The editor was desperate.
Eventually, I agreed under a few conditions [one of which was that] I’d have some control over who inked the book. Bob Wiacek was inking a lot of Walter Simonson stuff at the time and I figured he’d do a bang-up job on my stuff. I recommended Bob.
…I cranked out the pages. I kept in touch with the editor and time after time, he assured me he was “working on Bob.”
I continued, penciling like a demon. I was nearing the end of the issue when I talked to the editor once more. I knew that, by this point, they really needed to have an inker working on those pages - the deadline was getting tight. He said to me, “I’m 95% sure that Bob Wiacek will ink these pages.”
I hung up the phone.
The phone rang.
It was Jim Sanders.
Jim said, “I’m really having a great time inking these pages.”
Jim was, of course, talking about inking the very same pages that the editor I’d just talked to a heartbeat before had claimed would, almost assuredly, be inked by Bob Wiacek. Upon further questioning, I found out that Jim had already inked half the issue so there was no chance that the editor in question didn’t know about it.
This did not fill my heart with glee.
It’s not that Jim was bad (I later recommended that he ink my final issues of “Doom Patrol,” in fact) he just wasn’t Bob. And it irritated me to no end to be lied to like that.
…then obviously, the stars have aligned to provide insight into those heady late-80s, early-90s Marvel days. But thankfully, there is something even better for fans of insider gossip from days of yore: Tom Brevoort.
I’ve gone on at length before about how great Tom’s blog over at the Marvel website is, but recently he’s made it even greater with the addition of an occasional series called “Bad Comics I Had A Hand In”. Sure enough, it’s Tom talking about some crappy comics that he was involved with, and explaining just how they got so bad.

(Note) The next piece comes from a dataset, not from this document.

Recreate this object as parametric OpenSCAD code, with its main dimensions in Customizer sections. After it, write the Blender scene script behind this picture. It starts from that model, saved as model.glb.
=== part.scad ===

The motherlode may be the 1995 Spider-Man annuals:
The idea for [main story throughout all annuals "Planet of The Symbiotes"] –just the name, really–had been suggested by former Spidey assistant editor Mike Lackey. Because of this, Danny [Fingeroth, then Spider-Man group editor] was stumping for Mike to write the Scarlet Spider [back-up] serial, which was something I wasn’t in favor of (no one is owed work.) My assistant editor Glenn Greenberg and I turned to John Ostrander instead.

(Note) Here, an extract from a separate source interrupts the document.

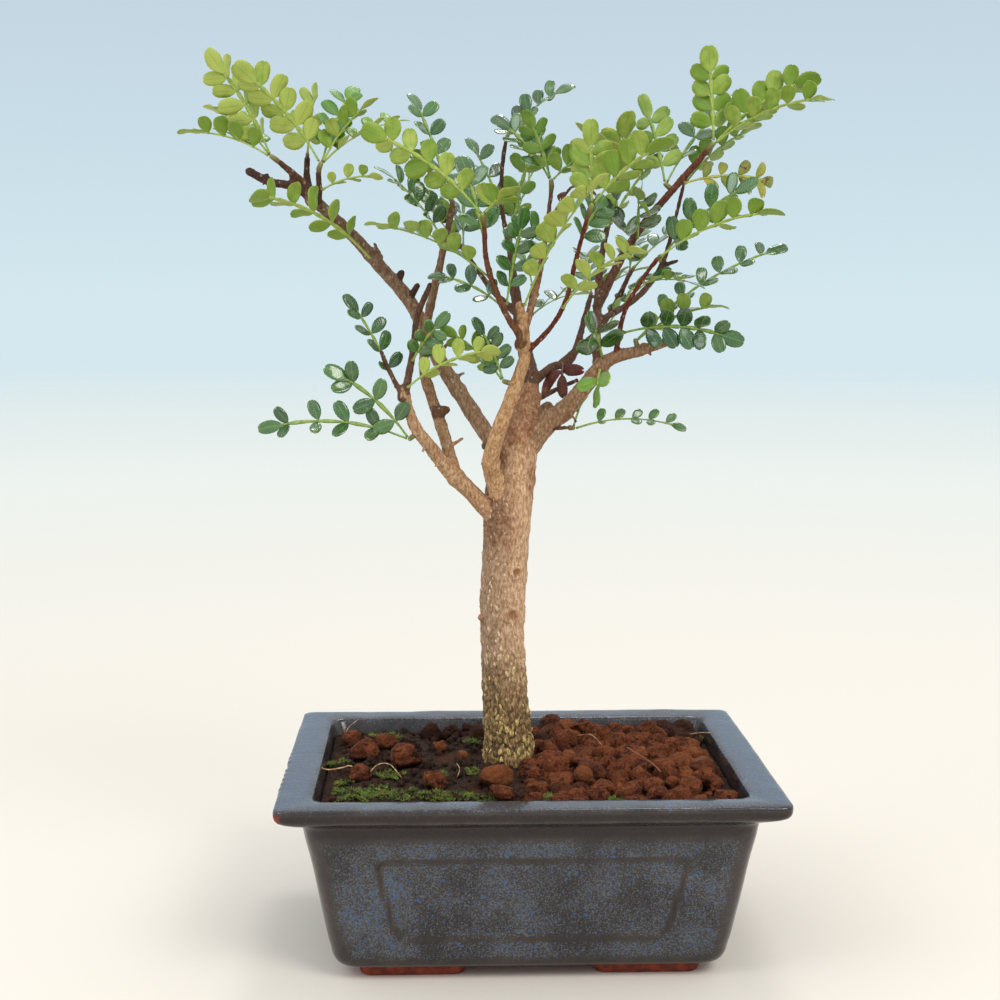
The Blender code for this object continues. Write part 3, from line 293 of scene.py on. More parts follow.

Unfortunately, John ran into difficulties with his story, in that anything we liked, Danny didn’t like. And anything Danny liked, Bob didn’t like. And so forth. Somewhere in here, an idea got floated for using the Lizard in this story, a notion Danny became obsessed with. Whenever he got a new story outline, he’d inevitably ask, “Is the Lizard in it?” … No kidding, no excuses–we just basically gave up on these Scarlet Spider stories. We were tired of not getting any traction, we knew they were bad, but we chose to save our energies for battles we could win. No amount of fancy silver ink was going to conceal the stench.
You kind of have to wonder if, ten years from now, Jen Gruenwald or someone is going to be writing a series of blog posts where she details how crappily put together Civil War: Frontline was, or something…

August 7th, 2006 at 12:45 pm
It’d explain those attempts to get all culturally relevant in the final pages of each issue, that’s for sure. Those things make Donna Troy’s History of the DCU look good.
August 7th, 2006 at 1:08 pm
I remember back in ‘93, after David Wohl left Marvel for Top Cow, he told a story that a Red Skull trading card where he’s holding a Nazi flag was nixed because someone at the company complained that he didn’t want to explain to his kid what that meant.
August 7th, 2006 at 1:29 pm
No one like to let down their kid when it comes to explaining the Red Skull is a Nazi.
August 7th, 2006 at 1:34 pm
My son’s five. I’m gonna have to have that talk soon…
Well, this is certainly more interesting that most of the output from either of the big two. But it’s not *all* that interesting.
August 7th, 2006 at 1:57 pm
…and then he vowed to never make a bad comic book again, and they all lived happily ever after.
That’s the moral of the story, right?
August 7th, 2006 at 2:30 pm
Does anyone know DC’s policy regarding swastikas on covers? It look like they may leave one off of the Showcase Unknown Soldier book (http://www.dccomics.com/graphic_novels/?gn=6134) from the source (http://www.comics.org/coverview.lasso?id=27064&zoom=2).
Not that I mind! Just curious…
August 7th, 2006 at 7:47 pm
perhaps of interest in that context: depicting swastikas outside of a scholarly context is illegal in Germany.
This has affected Blade of the Immortal, some Darkness, Spawn and Witchblade stuff. Some examples can be found here:
http://www.comiczensur.de/zensur/zensur_a-z.html
I don’t know whether there are similar laws elsewhere. Regardless, it may be simply economics that motivates the ban on swastikas.